With less fouling & w/ Osgood & Coury being as good as we know they can be, we can play any team in the country. Imagine Osgood of the first two games, Coury of the 60% FG% from pre-conf last year, combined with 40% shooting from 3. Any team in the country.

Anyway, it wouldn't even have been a game between most Ivies & a ranked team w/ big guys like this. We did good.

Anonymous said...

I've always wondered why McMillan didn't play more. It's easy to tell from warmups that the guy has a pure stroke.

Anonymous said...

I was worried that we had simply caught Minny on a bad FT% night but I looked up their FT numbers and they're like 60%, 61, 63%, even as low as 53% in one game. So this FT% was typical, which is good. It means they've been shooting badly all season and it didn't stop them from getting ranked or notching some impressive wins. What's less evident is the effect of Nolen's injury.
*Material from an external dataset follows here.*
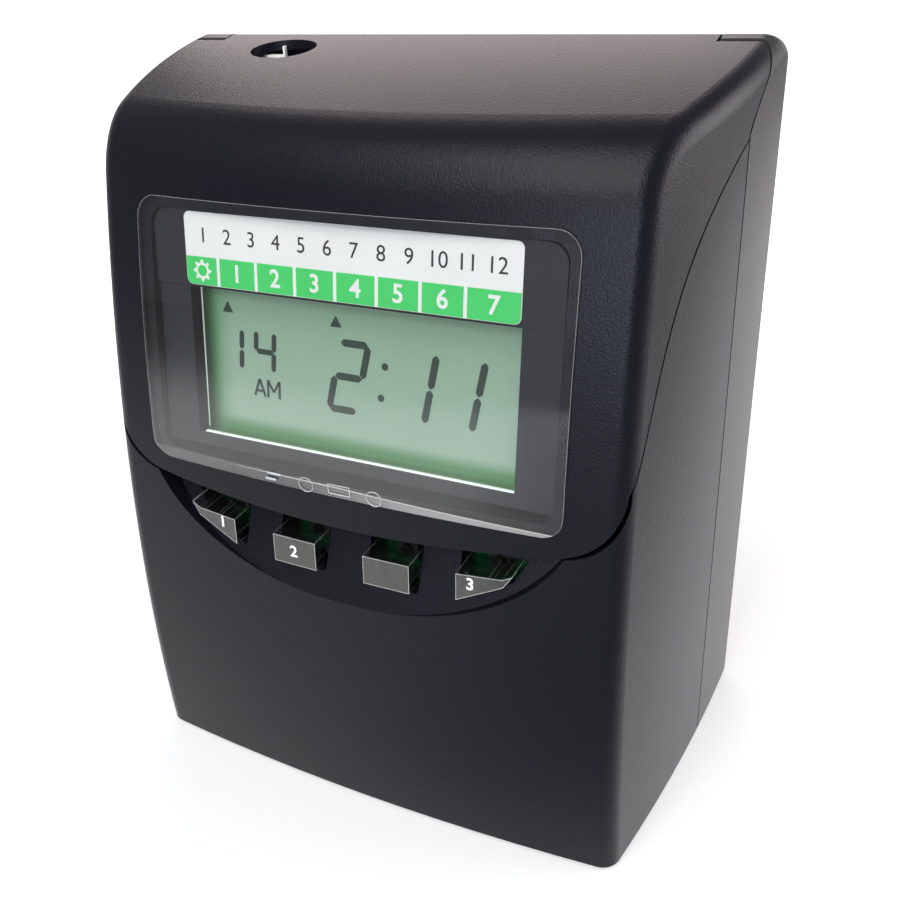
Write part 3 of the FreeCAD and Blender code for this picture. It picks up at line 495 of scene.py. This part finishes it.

Nevertheless I am optimistic about the game. We improved in key areas, shooting & rebounding. If we had shot like 50% from the arc or if Minny was a 75% FT team that we caught on a bad night, I would actually have been less happy.

Anonymous said...

I am also positive about the Minnesota game. Despite all the critical comments during the game we only lost by 5 to the #15 team in the country and we won't play a team with that size again until the post season.

McMillan played well- he may be the best ballhandler/passer amongst all the forwards and he boxed out very well all game. I just don't know if he's big enough to play the 4- probably okay in Ivy play. I think Peck/McMillan can be great rebounders from the 3, but maybe not from the 4. Peck's last two games have been very encouraging- let's hope it continues. I still think Gray should get more time. I like his game a lot.

Fouling concerns me too. From a depth point of view we are fine, but you're right about Ivy play- it could kill us. If we can get Osgood and Figini to play with the toughness of Coury/Peck/McMillan we are a lot better than our record looks.